Warten
Maria Katharina Moser über ein leeres Blatt Papier
Die Coronakrise hat unser Leben zu einem Warteraum werden lassen. Wie entwickeln sich die Zahlen? Wann werde ich geimpft? Wann kommen Lockerungen? Zu dieser Situation passt das Fastenzeit-Projekt „warten“ der Stuttgarter Kirche St. Maria, das ich auf Social Media entdeckt habe. Ersonnen hat es der Künstler Sebastian Schmid. „Nimm ein leeres Blatt Papier“, lautet die Einladung. „Bewarte das Papier, als würdest du es mit Warten beschreiben.“ Wer will, kann die Erfahrungen des Wartens auch aufschreiben und teilen (www.sebastiants.de).
Mir gefällt die Idee. Also nehme ich ein Blatt Papier, befestige es mit einer Kluppe an der Zimmerpflanze neben meinem Sofa, damit ich es gut sehen kann, setze mich hin und warte. Sonnenlicht fällt durchs Fenster aufs Papier, die Blätter werfen ihre Schatten drauf. Wie lange wird das Warten dauern? So lange, bis man den Eindruck habe, dass das Papier mit Warten gefüllt ist, sagt Sebastian Schmid, meist dauere das zwischen fünf Minuten und einer Stunde.
Normalerweise wissen wir, wie lange wir warten müssen, kennen den – zumindest ungefähren – Zeitpunkt, bis ein Prüfungsergebnis oder eine Job Zusage kommt, der Nachtdienst zu Ende oder die Stunde der Geburt da ist. In der Coronakrise ist das anders. Wie lange wir warten müssen, bis unser Leben wieder „normal“ wird, ist ungewiss. Auf unbestimmte Zeit zu warten, zermürbt.
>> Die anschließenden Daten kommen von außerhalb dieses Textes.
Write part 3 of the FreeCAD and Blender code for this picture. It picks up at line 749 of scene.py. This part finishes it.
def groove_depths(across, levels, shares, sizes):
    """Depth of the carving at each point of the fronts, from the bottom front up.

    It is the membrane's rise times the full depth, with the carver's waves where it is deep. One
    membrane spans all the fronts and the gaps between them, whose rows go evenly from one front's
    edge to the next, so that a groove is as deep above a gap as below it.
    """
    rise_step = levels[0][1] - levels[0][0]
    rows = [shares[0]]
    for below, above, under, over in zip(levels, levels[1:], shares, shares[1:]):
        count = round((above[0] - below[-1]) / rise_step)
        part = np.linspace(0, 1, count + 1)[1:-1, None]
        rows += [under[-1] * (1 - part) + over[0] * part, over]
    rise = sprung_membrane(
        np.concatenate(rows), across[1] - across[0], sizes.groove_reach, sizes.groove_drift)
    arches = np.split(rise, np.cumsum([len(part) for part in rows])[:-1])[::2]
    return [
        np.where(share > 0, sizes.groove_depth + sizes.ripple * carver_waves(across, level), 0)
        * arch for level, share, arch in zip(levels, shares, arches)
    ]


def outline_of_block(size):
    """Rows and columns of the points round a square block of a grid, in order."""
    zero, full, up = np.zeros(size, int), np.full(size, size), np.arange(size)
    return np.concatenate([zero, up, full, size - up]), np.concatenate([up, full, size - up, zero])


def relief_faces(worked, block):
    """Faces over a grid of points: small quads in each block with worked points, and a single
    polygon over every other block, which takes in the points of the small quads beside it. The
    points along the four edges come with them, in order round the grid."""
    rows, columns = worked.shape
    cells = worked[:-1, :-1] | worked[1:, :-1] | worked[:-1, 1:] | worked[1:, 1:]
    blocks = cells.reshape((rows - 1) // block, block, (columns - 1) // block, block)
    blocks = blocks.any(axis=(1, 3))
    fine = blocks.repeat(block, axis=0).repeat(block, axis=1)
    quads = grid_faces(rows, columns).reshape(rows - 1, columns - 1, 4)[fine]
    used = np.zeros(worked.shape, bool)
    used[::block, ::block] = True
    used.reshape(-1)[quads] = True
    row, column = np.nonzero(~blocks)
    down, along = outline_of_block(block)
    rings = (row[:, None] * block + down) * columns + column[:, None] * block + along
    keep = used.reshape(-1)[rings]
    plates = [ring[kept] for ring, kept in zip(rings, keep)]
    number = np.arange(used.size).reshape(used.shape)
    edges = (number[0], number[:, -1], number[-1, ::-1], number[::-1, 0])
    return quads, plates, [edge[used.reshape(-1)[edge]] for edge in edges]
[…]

Der Schatten wandert über das Papier, ich höre leise Vögel im Hof zwitschern. Mein Buch gluckert. Dann wieder Stille. Stimmen im Gang. Die Nachbarsfamilie verlässt das Haus. Das Papier ist jetzt ganz im Schatten. In der Wohnung über mir geht der Staubsauger los. Die Geräusche des Lebens. Während ich warte, geht das Leben weiter. So ist das doch auch bei der Coronakrise, denke ich mir. Während wir auf das Ende der Pandemie warten, geht das Leben weiter.
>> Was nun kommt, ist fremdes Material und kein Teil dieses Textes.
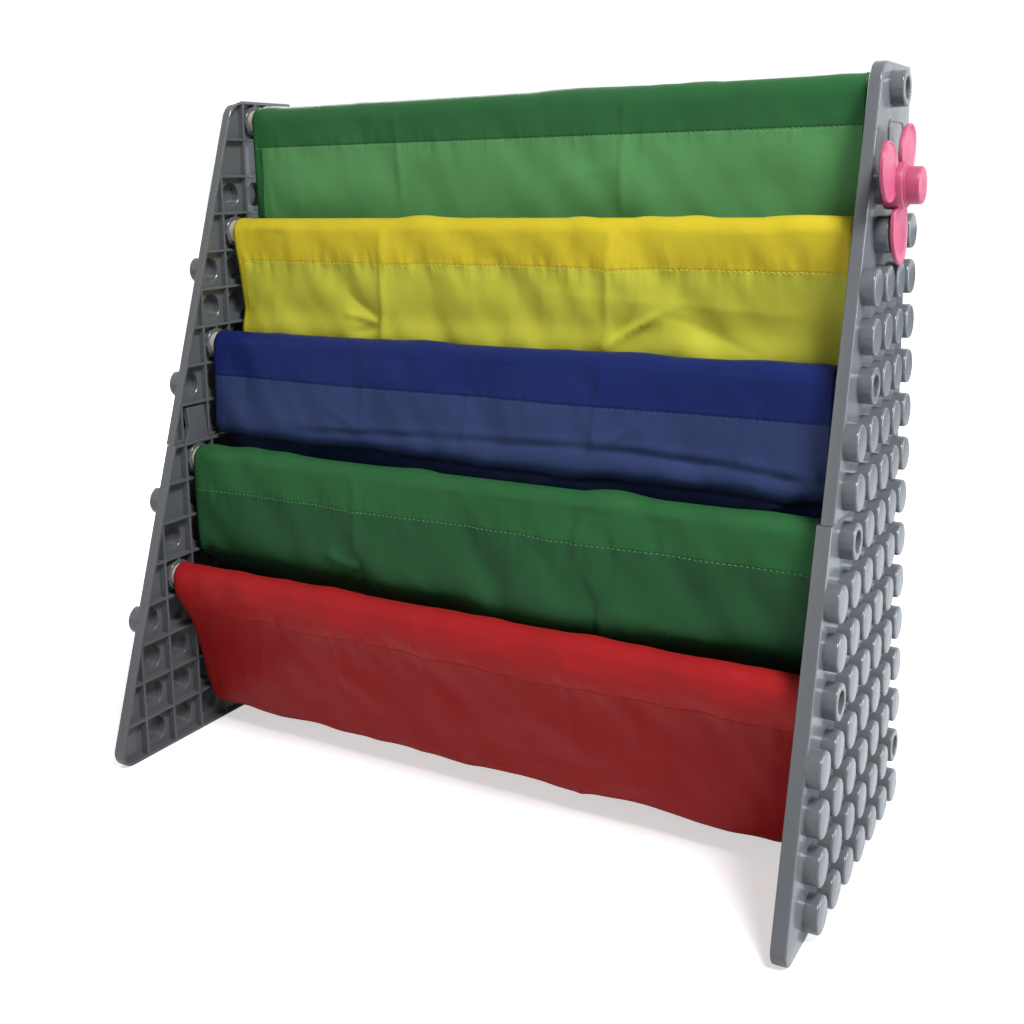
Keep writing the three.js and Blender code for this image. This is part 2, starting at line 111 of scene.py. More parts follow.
BLADE_TILT = math.radians(1)
BLADE_CLEARANCE = 0.0012
FIRST_BLADE = 48
HUB_LIFT = 0.0039
HUB_LENGTH = 0.0137
HUB_RADIUS = 0.0155
HUB_STUD = 0.0103
BORE_GAP = 0.0001

# Faces that meet at less than this angle in degrees are shaded as one surface
SMOOTH_ANGLE = 32

# Places that follow from the frame
PANEL_LOW, PANEL_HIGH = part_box("left_panel_upper")[0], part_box("right_panel_upper")[1]
MIDDLE_X = (PANEL_LOW[0] + PANEL_HIGH[0]) / 2
BACK_Y = PANEL_HIGH[1]
PANEL_HEIGHT = ROWS * PITCH + 2 * RIM
SEAM_HEIGHT = (ROWS - UPPER_ROWS) * PITCH + RIM
LEAN_ANGLE = math.atan(1 / FRONT_LEAN)
RIM_WALL = RIM + RIB / 2


def column_depth(column):
    """Y of the middle of a column of cells"""
    return BACK_Y + (column - COLUMNS + 1) * PITCH - BACK_MARGIN


def row_height(row):
    """Z of the middle of a row of cells"""
    return (ROWS - row + 0.5) * PITCH + RIM


def front_at(height):
    """Y of the panels' leaning front edge at a height"""
    return column_depth(0) - FOOT_REACH + height / FRONT_LEAN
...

Christen und Christinnen ist diese Art des Wartens vertraut. „Wir warten aber auf einen neuen Himmel und eine neue Erde nach seiner Verheißung, in denen Gerechtigkeit wohnt“, heißt es im 2. Petrus-Brief. In der Bibel ist viel vom Warten die Rede. Einem Warten „auf Hoffnung hin“. Im Vertrauen darauf, dass das Gott die Niedergeschlagenen aufrichtet und am Ende Freude herrscht. Gleichzeitig geht das Leben weiter. Getragen von dieser Hoffnung. Mit diesem Gedanken ist mein Blatt gefüllt und ich beende das Warten. Nach 27 Minuten.